Dans un monde du football dominé par les hommes, Henriques incarne ces rares dirigeantes à occuper des postes clés, comme la secrétaire générale de la Fifa Fatma Samoura, la présidente de la Ligue française de football Nathalie Boy de la Tour, la directrice générale de la FFF Florence Hardouin ou celle du club de Chelsea, Marina Granovskaia.
Elle refuse pourtant l'étiquette de féministe, "non, même s'il paraît qu'on l'est toutes un peu". Pragmatique, elle défend "un cheminement pour convaincre les hommes à la mixité, ne surtout par leur rentrer dedans en disant 'vous êtes des machos', c'est très vite contre-productif".
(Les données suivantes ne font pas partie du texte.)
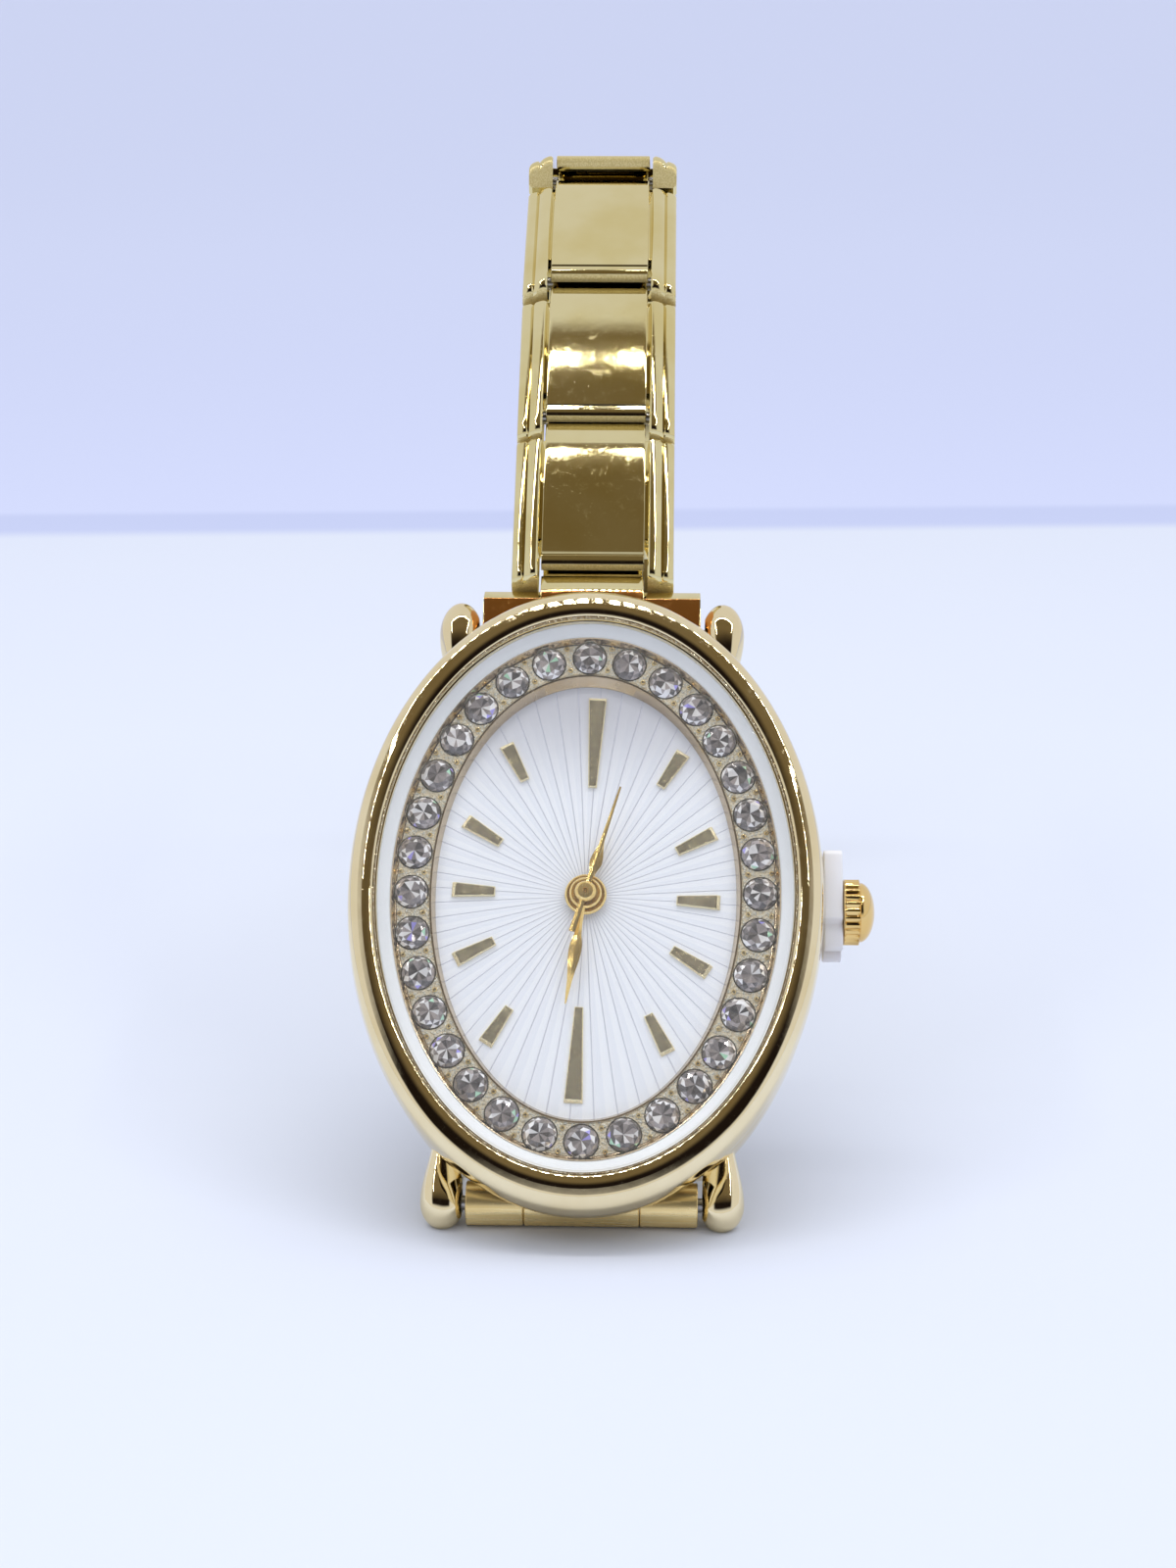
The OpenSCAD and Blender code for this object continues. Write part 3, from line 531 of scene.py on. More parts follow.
class Effects:
    """The shared effects, built once."""

    FLOAT = "NodeSocketFloat"
    COLOUR = "NodeSocketColor"
    VECTOR = "NodeSocketVector"

    def __init__(self) -> None:
        """Builds every effect."""
        self.polish = self._polish()
        self.grain = self._grain()
        self.brushing = self._brushing()
        self.rays = self._rays()

    def _polish(self) -> bpy.types.NodeTree:
        """Handling marks, faint colour clouds and tiny ripples of a polished plating.

        Returns:
            The group.
        """
        effect = Effect("plating_polish",
                        {"Vector": self.VECTOR, "Plating": self.COLOUR, "Deep": self.COLOUR,
                         "Smooth": self.FLOAT, "Worn": self.FLOAT},
                        {"Colour": self.COLOUR, "Roughness": self.FLOAT, "Height": self.FLOAT})
        source, vector = effect.source, effect.source["Vector"]
        clouds = effect.noise(vector, 0.22, 3.0)
        marks = effect.ramp(effect.noise(vector, 1.7, 6.0, 0.65), 0.5, 0.72)
        pits = effect.ramp(effect.noise(vector, 9.0, 2.0), 0.66, 0.74)
        effect.feed(effect.result["Colour"],
                    effect.mix(effect.ramp(clouds, 0.35, 0.7), source["Plating"], source["Deep"]))
        effect.feed(effect.result["Roughness"],
                    effect.maths("ADD", effect.ramp(marks, 0.0, 1.0, source["Smooth"], source["Worn"]),
                                 effect.maths("MULTIPLY", pits, 0.12)))
        ripple = effect.maths("MULTIPLY", effect.noise(vector, 0.9, 2.0), 0.7)
        specks = effect.maths("MULTIPLY", effect.noise(vector, 14.0, 2.0), 0.045)
        effect.feed(effect.result["Height"], effect.maths("ADD", ripple, specks))
        return effect.tree

    def _grain(self) -> bpy.types.NodeTree:
        """Coarse cast grain: rounded pebbles with darker seams between them.

        Returns:
            The group.
        """
        effect = Effect("cast_grain", {"Vector": self.VECTOR, "Scale": self.FLOAT},
                        {"Mask": self.FLOAT, "Height": self.FLOAT})
        source = effect.source
        pebbles = effect.add("ShaderNodeTexVoronoi")
        effect.feed(pebbles.inputs["Vector"], source["Vector"])
        effect.feed(pebbles.inputs["Scale"], source["Scale"])
        fine = effect.noise(source["Vector"], effect.maths("MULTIPLY", source["Scale"], 1.9), 3.0)
        height = effect.maths("ADD", effect.maths("MULTIPLY", pebbles.outputs["Distance"], -0.8),
                              effect.maths("MULTIPLY", fine, 0.9))
        effect.feed(effect.result["Height"], height)
        effect.feed(effect.result["Mask"], effect.ramp(height, -0.1, 0.32))
        return effect.tree

    def _brushing(self) -> bpy.types.NodeTree:
        """Fine lines along the Y axis of the vector.

        Returns:
            The group.
        """
        effect = Effect("fine_brushing", {"Vector": self.VECTOR, "Scale": self.FLOAT},
                        {"Mask": self.FLOAT, "Height": self.FLOAT})
        stretch = effect.add("ShaderNodeVectorMath", operation="MULTIPLY")
        effect.feed(stretch.inputs[0], effect.source["Vector"])
        stretch.inputs[1].default_value = (1.0, 0.04, 1.0)
        lines = effect.noise(stretch.outputs[0], effect.source["Scale"], 3.0, 0.6)
        effect.feed(effect.result["Height"], lines)
        effect.feed(effect.result["Mask"], effect.ramp(lines, 0.3, 0.7))
        return effect.tree

    def _rays(self) -> bpy.types.NodeTree:
        """Sunburst lines pressed in a dial, round the Z axis of the vector, with masks for painted shade
        along each line and across each ray.

        Returns:
            The group.
        """
        effect = Effect("pressed_rays", {"Vector": self.VECTOR, "Rays": self.FLOAT, "Width": self.FLOAT},
                        {"Line": self.FLOAT, "Side": self.FLOAT, "Height": self.FLOAT})
        source = effect.source
        turn = effect.add("ShaderNodeTexGradient", gradient_type="RADIAL")
        effect.feed(turn.inputs["Vector"], source["Vector"])
        share = effect.maths("FRACT", effect.maths("MULTIPLY", turn.outputs["Fac"], source["Rays"]))
        reach = effect.add("ShaderNodeVectorMath", operation="LENGTH")
        effect.feed(reach.inputs[0], source["Vector"])
        round_way = effect.maths("MULTIPLY", reach.outputs["Value"], math.tau)
        spacing = effect.maths("DIVIDE", round_way, source["Rays"])
        off_middle = effect.maths("ABSOLUTE", effect.maths("SUBTRACT", share, 0.5))
        off = effect.maths("MULTIPLY", off_middle, spacing)
        # Masks for painted shade: along each pressed line, and from one edge of a ray to the other.
        effect.feed(effect.result["Line"], effect.ramp(off, source["Width"], 0.0))
        effect.feed(effect.result["Side"], effect.ramp(share, 0.0, 1.0))
        effect.feed(effect.result["Height"], effect.ramp(off, 0.0, source["Width"]))
        return effect.tree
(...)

En février, lors d'un colloque sur le football féminin, quand certaines intervenantes déploraient le "scandale" des écarts de salaires et de primes XXL entre joueuses et joueurs, Brigitte Henriques n'avait pas voulu s'appesantir sur le sujet.
"Très sincèrement, je préfère qu'on mène le combat de convaincre les partenaires de s'engager et faire le pari de l'économie du foot féminin. De faire en sorte que le sport féminin rapporte de l'argent pour enclencher ce cercle vertueux. Après, il n'y aura plus le souci d'égalité salariale".